Although in the T.I. v. the United Kingdom case the Court rejected the argument that the fact that Germany was a party to the Convention absolved the United Kingdom from verifying the fate that awaited an asylum-seeker it was about to transfer to that country, the fact that the asylum procedure in Germany apparently complied with the Convention, and in particular Article 3, enabled the Court to reject the allegation that the applicant’s removal to Germany would make him run a real and serious risk of treatment contrary to that Article. The Court considered that there was no reason in that particular case to believe that Germany would have failed to honour its obligations under Article 3 of the Convention and protect the applicant from removal to Sri Lanka if he submitted credible arguments demonstrating that he risked ill-treatment in that country.
343. That approach was confirmed and developed in the decision in K.R.S. v. the United Kingdom (cited above). The case concerned the transfer by the United Kingdom authorities, in application of the Dublin Regulation, of an Iranian asylum-seeker to Greece, through which country he had passed before arriving in the United Kingdom in 2006. Relying on Article 3 of the Convention, the applicant complained of the deficiencies in the asylum procedure in Greece and the risk of being sent back to Iran without the merits of his asylum application being examined, as well as the reception conditions reserved for asylum-seekers in Greece.
After having confirmed the applicability of the T.I. v. the United Kingdom case-law to the Dublin Regulation (see also on this point Stapleton v.
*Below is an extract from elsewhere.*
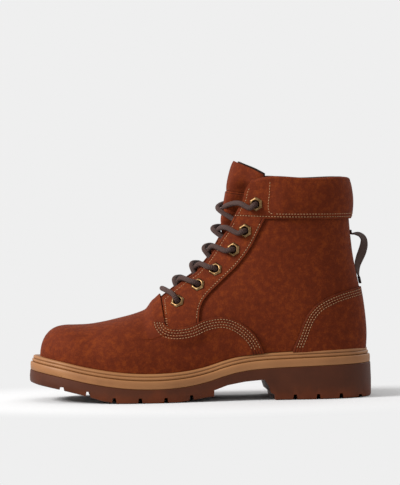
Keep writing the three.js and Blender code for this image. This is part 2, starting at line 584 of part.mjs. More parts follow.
// ---------------------------------------------------------------- tongue
// It rises to the front between the facings, and runs under them far enough in for the lace to pass between.
const BARREL_END = FACING_BACK + WASHER + GAP;
const BEND = LACE_DIAMETER / 2 + 1; // the lace's bend where it leaves an eyelet
const TONGUE_SIDE_DEPTH = BARREL_END + BEND + LACE_DIAMETER / 2 + GAP;
const topAngle = polar(FACING_EDGE.at(-3))[0];
const tongueDepth = (extra) => (angle, turn) => {
  const middle = lerp(TONGUE_DEPTH, TONGUE_TOP_DEPTH, smoothstep(angle, topAngle - 3.5 * deg, topAngle));
  const share = smoothstep(Math.abs(turn), 0.3 * facingTurn(angle), 0.8 * facingTurn(angle));
  return -lerp(middle, TONGUE_SIDE_DEPTH, share) - extra;
};
const TONGUE_OUTLINE = side([[-31, 96], [-31, 79], [-18, 78], [-6, 80], [10, 88], [27, 103], [44, 124], [58, 150],
  [69, 176], [71, 190], [66, 198.5], [60.9, 203.2], [52.1, 209.1], [37.6, 214.7], [31, 214], [22, 226],
  [-60, 226], [-60, 96]]);
const TONGUE_SEAM = side([[0, 192.5], [27, 187.6], [38.4, 184.4], [90, 172]]);
const tongueShape = sidePrism(TONGUE_OUTLINE, -TONGUE_HALF_WIDTH, TONGUE_HALF_WIDTH);
const padShape = sidePrism(TONGUE_OUTLINE, -PAD_HALF_WIDTH, PAD_HALF_WIDTH);
const overSeam = (rise) => sidePrism([...shifted(TONGUE_SEAM, 0, rise), [TONGUE_SEAM.at(-1)[0], SKY],
  [TONGUE_SEAM[0][0], SKY]]);
const tongueLayer = (from, to, shape) => formed(tongueDepth(from), TONGUE_TURNS)
  .subtract(formed(tongueDepth(to), TONGUE_TURNS)).intersect(shape);
const tongue = () => tongueLayer(0, TONGUE, tongueShape).subtract(overSeam(0));
const tonguePad = () => tongueLayer(0, TONGUE, padShape).intersect(overSeam(GAP));
const tongueLining = () => tongueLayer(TONGUE + GAP, TONGUE + GAP + LINING, tongueShape).subtract(overSeam(0));

// ---------------------------------------------------------------- lace
// A round cord through the given points, with the given number of stretches.
const LACE_SIDES = 6;
function cord(points, diameter, steps) {
  const path = new THREE.CatmullRomCurve3(points, false, "centripetal");
  const r = diameter / 2;
  const circle = new THREE.Shape().absarc(0, 0, r, 0, 2 * Math.PI);
  const geometry = new THREE.ExtrudeGeometry(circle, { steps, curveSegments: LACE_SIDES / 2, extrudePath: path });
  return orient(geometry);
}

const FLANGE_TOP = EYELET_SEAT + EYELET_FLANGE;
const OVER_EDGE = GAP + OVERLAY + LACE_DIAMETER / 2 + 2 * GAP; // the lace's middle, crossing over a facing's edge
const UNDER_EDGE = LEATHER + GAP + LINING + LACE_DIAMETER / 2 + GAP; // and under one
const LOWER = -TONGUE_DEPTH + LACE_DIAMETER / 2 + LACE_CLEAR; // and on the tongue
const UPPER = LOWER + LACE_DIAMETER + GAP; // and over the lace that lies there

// The lace at an eyelet, from outside to inside. The two spots are where it comes from and where it goes next.
function throughEyelet(at, from, to) {
  const [origin, n] = [new THREE.Vector3().setFromMatrixPosition(at), new THREE.Vector3(at.elements[8],
    at.elements[9], at.elements[10])];
  const toward = (spot) => spot.clone().sub(origin).projectOnPlane(n).normalize();
  const spot = (aside, aside_by, up) => origin.clone().addScaledVector(aside, aside_by).addScaledVector(n, up);
  const [a, b] = [toward(from), toward(to)];
  return [spot(a, BEND * 1.5, FLANGE_TOP + BEND), spot(a, BEND * 0.32, FLANGE_TOP + BEND * 0.72),
    spot(a, 0, FLANGE_TOP), spot(b, 0, -BARREL_END + GAP),
    spot(b, BEND * 0.32, -BARREL_END - BEND * 0.72), spot(b, BEND * 1.5, -BARREL_END - BEND)];
}

// Between two eyelets on opposite sides: under the first one's facing, over the tongue and over the other facing.
function crossing(from, to, which, height) {
  const [start, end] = [from, to].map((at) => new THREE.Vector3().setFromMatrixPosition(at));
  const angles = [start, end].map((p) => polar([p.x, p.z])[0]);
  const total = Math.abs(start.y) + Math.abs(end.y);
  const spotAt = (turnShare, rise) => {
    let angle = lerp(angles[0], angles[1], 0.5);
    for (let k = 0; k < 4; k++) {
      const y = surface(angle, which * turnShare * facingTurn(angle)).y;
      angle = lerp(angles[0], angles[1], (Math.abs(start.y) - which * y) / total);
    }
    const turn = which * turnShare * facingTurn(angle);
    return surface(angle, turn).addScaledVector(outward(angle, turn), rise);
  };
  return [spotAt(1.2, -UNDER_EDGE - 1.2), spotAt(0.85, -UNDER_EDGE - 0.5), spotAt(0, height), spotAt(-1, OVER_EDGE)];
}

// Half of the lacing: from the bar across the lowest pair, up to the inside of the highest eyelet.
function lacing(which) {
  const points = [];
  const at = (i) => eyeletFrames[which * (-1) ** i < 0 ? 0 : 1][i];
  const middle = (frame) => new THREE.Vector3().setFromMatrixPosition(frame);
  for (let i = 0; i < EYELETS.length; i++) {
    const before = i ? middle(at(i - 1)) : middle(at(0)).multiply(new THREE.Vector3(1, -1, 1));
    const highest = i + 1 === EYELETS.length;
    const after = highest ? middle(at(i)).add(new THREE.Vector3(40, 0, 0)) : middle(at(i + 1));
    points.push(...throughEyelet(at(i), before, after));
    if (!highest) {
      const sideHere = which * (-1) ** i;
      points.push(...crossing(at(i), at(i + 1), sideHere, sideHere < 0 ? UPPER : LOWER));
    }
  }
  return points;
}

function lacedPath() {
  const spot = polar([EYELETS[0][0] - 7 * sx, EYELETS[0][1] + 5 * sz])[0];
  const bar = surface(spot, 0).addScaledVector(outward(spot, 0), OVER_EDGE + 0.5);
  return [...lacing(1).reverse(), bar, ...lacing(-1)];
}
const LACED_STEPS = 160;
const laced = () => cord(lacedPath(), LACE_DIAMETER, LACED_STEPS);

// One free end, tucked inside the boot: down the shaft behind the tongue, then forward on the footbed.
const TUCKED = [[57.9, 27.6, 175.7], [61, 27.4, 175.9], [65, 28, 175.5], [70, 28.3, 173], [74.5, 28.2, 167.5],
  [78, 27.8, 159], [80, 26.6, 145], [80, 26.3, 128], [80, 26, 110], [80, 25.2, 92], [80, 25, 76], [78, 26.2, 65],
  [72, 26.2, 56.5], [62, 26, 51.8], [48, 25.5, 50.2], [34, 25, 48.1], [20, 25, 45], [9, 25, 42.2], [0, 25, 40.1]];
const tuckedPath = (which) => TUCKED.map(([x, y, z]) => new THREE.Vector3(x, which * y, z));
const laceEnd = (which) => cord(tuckedPath(which), LACE_DIAMETER, 40);

// ---------------------------------------------------------------- pull loop
// Webbing seen from the side as a path, with its width across the boot.
function webbing(line, steps) {
  const middle = smooth(line, steps);
  const offset = (amount) => middle.map(([x, z], i) => {
    const [ahead, behind] = [middle[Math.min(i + 1, steps)], middle[Math.max(i - 1, 0)]];
    const [dx, dz] = [ahead[0] - behind[0], ahead[1] - behind[1]];
    const size = Math.hypot(dx, dz);
    return [x - (dz / size) * amount, z + (dx / size) * amount];
  });
  return sidePrism([...offset(-STRAP / 2), ...offset(STRAP / 2).reverse()], -STRAP_WIDTH / 2, STRAP_WIDTH / 2);
}

const backAt = (z, out) => [valueAt(undersideHeights, z) + out, z];
const undersideHeights = smooth(UNDERSIDE, 900).filter(([x, z]) => x > 0 && z > 50).map(([x, z]) => [z, x]);
const [LOOP_TOP, LOOP_BOTTOM] = side([[0, 148], [0, 113]]).map((p) => p[1]);
const OVER_QUARTER = GAP + STRAP / 2 + 0.4;
const strapUpper = () => webbing([backAt(LOOP_TOP + 1, OVER_QUARTER), backAt(LOOP_TOP + 10, OVER_QUARTER)], 2);
const strapLower = () => webbing([backAt(LOOP_BOTTOM - 9, OVER_QUARTER), backAt(LOOP_BOTTOM - 1, OVER_QUARTER)], 2);
const pullLoop = () => webbing([backAt(LOOP_TOP - 1, STRAP_STANDOFF + 0.6), backAt(LOOP_TOP - 4, 10), backAt(
  LOOP_TOP - 10, 13.5), backAt(LOOP_TOP - 19, 11.5), backAt(LOOP_TOP - 27, 7), backAt(LOOP_BOTTOM + 1, STRAP_STANDOFF)],
14);

// ---------------------------------------------------------------- the boot
const boot = new THREE.Group();

const FINISH = {
  leather: [0x7a3520, 0.85, 0],
  lining: [0x3a2720, 0.95, 0],
  foam: [0xc9b79a, 0.95, 0],
  tan: [0x95694d, 0.6, 0],
  rubber: [0x51291b, 0.65, 0],
  brass: [0x8a7446, 0.35, 1],
  webbing: [0x3f2d29, 0.9, 0],
  lace: [0x4a2e26, 0.85, 0],
  board: [0xb08a5e, 0.9, 0],
  steel: [0x9a9a9a, 0.35, 1],
  cork: [0xa9794a, 0.95, 0],
};

function place(name, solid, finish) {
  const [color, roughness, metalness] = FINISH[finish];
  const mesh = new THREE.Mesh(geometryOf(solid), new THREE.MeshStandardMaterial({ color, roughness, metalness }));
  mesh.name = name;
  boot.add(mesh);
  return mesh;
}

place("outsole", outsole(), "rubber");
place("midsole", midsole(), "tan");
place("welt", welt(), "tan");
place("cork_filler", cork().subtract(shankSolid(GAP)), "cork");
place("steel_shank", shankSolid(0), "steel");
place("insole_board", insoleBoard(), "board");
place("footbed", footbed(), "lining");
place("vamp", vamp(), "leather");
place("toe_puff", toePuff(), "board");
place("vamp_insulation", vampInsulation(), "foam");
place("vamp_lining", vampLining(), "lining");
for (const [name, half] of [["lateral", outerHalf], ["medial", innerHalf]]) {
  place(`quarter_${name}`, quarter(half), "leather");
  place(`eyestay_${name}`, eyestay(half), "leather");
  place(`facing_lining_${name}`, facingLining(half), "leather");
  place(`quarter_insulation_${name}`, quarterInsulation(half), "foam");
}
place("quarter_lining", quarterLining(), "lining");
place("collar_cover", collarCover(), "leather");
place("collar_padding", collarPadding(), "foam");
place("heel_patch", heelPatch(), "leather");
place("heel_counter", heelCounter(), "board");
place("tongue", tongue(), "leather");
place("tongue_pad", tonguePad(), "leather");
place("tongue_lining", tongueLining(), "lining");
place("strap_upper", strapUpper(), "webbing");
place("strap_lower", strapLower(), "webbing");
place("pull_loop", pullLoop(), "webbing");
place("lace", laced(), "lace");
[["lateral", -1], ["medial", 1]].forEach(([name, which], k) => {
  eyeletFrames[k].forEach((at, i) => {
    place(`eyelet_${name}_${i + 1}`, eyelet(), "brass").applyMatrix4(at);
    place(`eyelet_washer_${name}_${i + 1}`, washer(), "brass").applyMatrix4(at);
  });
  place(`lace_end_${name}`, laceEnd(which), "lace");
  const [before, last] = tuckedPath(which).slice(-2);
  const along = last.clone().sub(before).normalize();
  const aglet = place(`aglet_${name}`, solidOf(disc(AGLET_DIAMETER / 2, GAP, AGLET_LENGTH, ROUND)), "brass");
  aglet.quaternion.setFromUnitVectors(new THREE.Vector3(0, 0, 1), along);
  aglet.position.copy(last);
});

export default boot;
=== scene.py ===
"""A lace-up leather boot for the left foot: lugged rubber sole, tan welt, nubuck upper, braided lace and pull loop.

Metres. The toe points along -X, and the outer side of the foot faces -Y.
"""

import math

import bmesh
import bpy
import numpy as np
from mathutils import Matrix, Vector
from mathutils.bvhtree import BVHTree
from mathutils.kdtree import KDTree


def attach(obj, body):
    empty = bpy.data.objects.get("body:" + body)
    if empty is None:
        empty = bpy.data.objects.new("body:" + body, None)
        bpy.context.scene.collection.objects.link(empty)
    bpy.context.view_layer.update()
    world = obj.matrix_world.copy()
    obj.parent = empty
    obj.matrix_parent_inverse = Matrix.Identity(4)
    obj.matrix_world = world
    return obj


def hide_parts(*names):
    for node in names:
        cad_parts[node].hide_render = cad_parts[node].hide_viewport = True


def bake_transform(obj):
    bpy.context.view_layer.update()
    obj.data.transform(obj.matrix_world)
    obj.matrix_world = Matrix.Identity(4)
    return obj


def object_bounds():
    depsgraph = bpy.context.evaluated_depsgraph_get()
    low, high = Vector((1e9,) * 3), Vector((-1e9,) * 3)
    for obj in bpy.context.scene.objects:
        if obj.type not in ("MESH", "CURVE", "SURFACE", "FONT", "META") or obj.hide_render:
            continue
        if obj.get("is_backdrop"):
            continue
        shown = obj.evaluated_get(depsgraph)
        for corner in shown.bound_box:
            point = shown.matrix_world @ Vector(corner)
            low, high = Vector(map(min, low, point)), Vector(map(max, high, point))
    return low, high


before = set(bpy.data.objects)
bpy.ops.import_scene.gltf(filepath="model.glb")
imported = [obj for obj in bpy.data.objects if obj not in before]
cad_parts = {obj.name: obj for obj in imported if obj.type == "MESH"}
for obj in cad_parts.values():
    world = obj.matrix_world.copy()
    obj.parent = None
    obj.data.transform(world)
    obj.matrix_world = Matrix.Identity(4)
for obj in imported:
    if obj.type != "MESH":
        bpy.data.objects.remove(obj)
cad_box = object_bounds()
bpy.ops.object.select_all(action="DESELECT")
MM = 0.001

# ---------------------------------------------------------------- camera
# A long lens a little ahead of the boot's middle and just above its collar, looking square at the outer side.
CAMERA_DISTANCE = 2.5
CAMERA_AZIMUTH = math.radians(-4)
CAMERA_HEIGHT = 0.205
AIM = Vector((0.0, 0.0, 0.144))
CAMERA_ROLL = math.radians(-0.7)

camera = bpy.data.objects.new("camera", bpy.data.cameras.new("camera"))
camera.data.lens = 205
camera.data.shift_x = 0.0012
camera.data.shift_y = -0.0070
camera.location = (
    CAMERA_DISTANCE * math.sin(CAMERA_AZIMUTH),
    -CAMERA_DISTANCE * math.cos(CAMERA_AZIMUTH),
    CAMERA_HEIGHT,
)
facing = (AIM - camera.location).to_track_quat("-Z", "Y").to_matrix().to_4x4()
camera.matrix_world = (
    Matrix.Translation(camera.location) @ facing @ Matrix.Rotation(CAMERA_ROLL, 4, "Z")
)
bpy.context.collection.objects.link(camera)
bpy.context.scene.camera = camera
bpy.context.scene.view_settings.view_transform = "Standard"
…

Ireland (dec.), no. 56588/07, § 30, ECHR 2010), the Court considered that in the absence of proof to the contrary it must assume that Greece complied with the obligations imposed on it by the Council Directives laying down minimum standards for asylum procedures and the reception of asylum-seekers (“the Procedures Directive” and “the Reception Directive”; see paragraphs 84 and 85 above), which had been transposed into Greek law, and that it would comply with Article 3 of the Convention.
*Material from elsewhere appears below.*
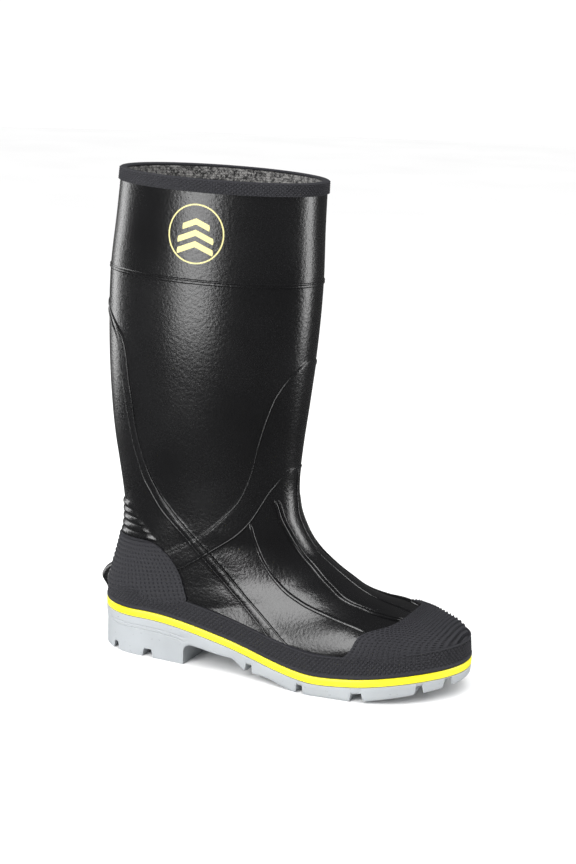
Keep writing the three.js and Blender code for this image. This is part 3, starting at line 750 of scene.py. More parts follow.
@made_once
def pressed_felt(colours):
    f = Finish("pressed_felt")
    fleck, hair = f.noise(520, 4, 0.7), f.noise(1600, 3, 0.6, 1.2)
    light = scaled(colours.knit_light, 0.8)
    colour = f.blend(f.ramp(fleck, 0.0, 1.0), colours.knit_dark, light)
    f.shader.inputs["Sheen Weight"].default_value = 0.2
    return f.connect(colour, f.ramp(fleck, 0.85, 0.95), f.bump(hair, 0.0003, 0.7), specular=0.2)


@made_once
def studio_floor(colours):
    f = Finish("studio_floor")
    grain = f.noise(3, 3, 0.5)
    colour = f.blend(f.ramp(grain, 0, 1), (0.87, 0.87, 0.87), (0.9, 0.9, 0.9))
    return f.connect(colour, f.ramp(grain, 0.75, 0.85), f.bump(grain, 0.0002, 0.1), specular=0.1)


# ---- The moulded upper ----

UPPER_TOP = BINDING_WALL + GAP
ROUND_COLUMNS = 320


def turns(columns):
    return np.linspace(0, 2 * math.pi, columns, endpoint=False)


def rows_down(start, spacing, fine_from=None, fine_to=None, fine=0.5):
    rows = np.arange(start, TOE_END - spacing / 3, spacing)
    if fine_from is not None:
        inside = np.arange(fine_from, fine_to, fine)
        rows = rows[(rows < fine_from - fine) | (rows > fine_to + fine)]
        rows = np.sort(np.concatenate([rows, inside]))
    return np.append(rows, TOE_END)


def add_shell(builder, rows, inner_rows, columns, outer, inner, floors, uv=None):
    """A closed sock: outside from the toe up to the top edge, then inside back down."""
    angles = turns(columns)[None, :]
    outside = skin(rows[::-1, None], angles, outer(rows[::-1, None], angles), floors[0])
    inside = skin(inner_rows[:, None], angles, inner(inner_rows[:, None], angles), floors[1])
    marks = None
    if uv:
        places = np.concatenate([rows[::-1], inner_rows])
        marks = np.stack(np.broadcast_arrays(
            np.arange(columns)[None, :] * uv[0] / columns, places[:, None] / uv[1]
        ), -1)
    builder.add(np.vstack([outside, inside]), wrap_columns=True, uv=marks)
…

In the Court’s opinion, in view of the information available at the time to the United Kingdom Government and the Court, it was possible to assume that Greece was complying with its obligations and not sending anybody back to Iran, the applicant’s country of origin.
Nor was there any reason to believe that persons sent back to Greece under the Dublin Regulation, including those whose applications for asylum had been rejected by a final decision of the Greek authorities, had been or could be prevented from applying to the Court for an interim measure under Rule 39 of the Rules of Court.
(b) Application of these principles to the present case
344. The Court has already stated its opinion that the applicant could arguably claim that his removal to Afghanistan would violate Article 2 or Article 3 of the Convention (see paragraphs 296-97 above).
345. The Court must therefore now consider whether the Belgian authorities should have regarded as rebutted the presumption that the Greek authorities would respect their international obligations in asylum matters, in spite of the K.R.S. v. the United Kingdom case-law, which the Government claimed the administrative and judicial authorities had wanted to follow in the instant case.
346. The Court disagrees with the Belgian Government’s argument that, because he failed to voice them at his interview, the Aliens Office had not been aware of the applicant’s fears in the event of his transfer back to Greece at the time when it issued the order for him to leave the country.
347. The Court observes first of all that numerous reports and materials have been added to the information available to it when it adopted its decision in K.R.S. v. the United Kingdom in 2008. These reports and materials, based on field surveys, all agree as to the practical difficulties involved in the application of the Dublin system in Greece, the deficiencies of the asylum procedure and the practice of direct or indirect refoulement on an individual or a collective basis.
348. The authors of these documents are the UNHCR and the Council of Europe Commissioner for Human Rights, international non-governmental organisations like Amnesty International, Human Rights Watch, Pro Asyl and the European Council on Refugees and Exiles, and non-governmental organisations present in Greece such as GHM and the Greek National Commission for Human Rights (see paragraph 160 above). The Court observes that such documents have been published at regular intervals since 2006 and with greater frequency in 2008 and 2009, and that most of them had already been published when the expulsion order against the applicant was issued.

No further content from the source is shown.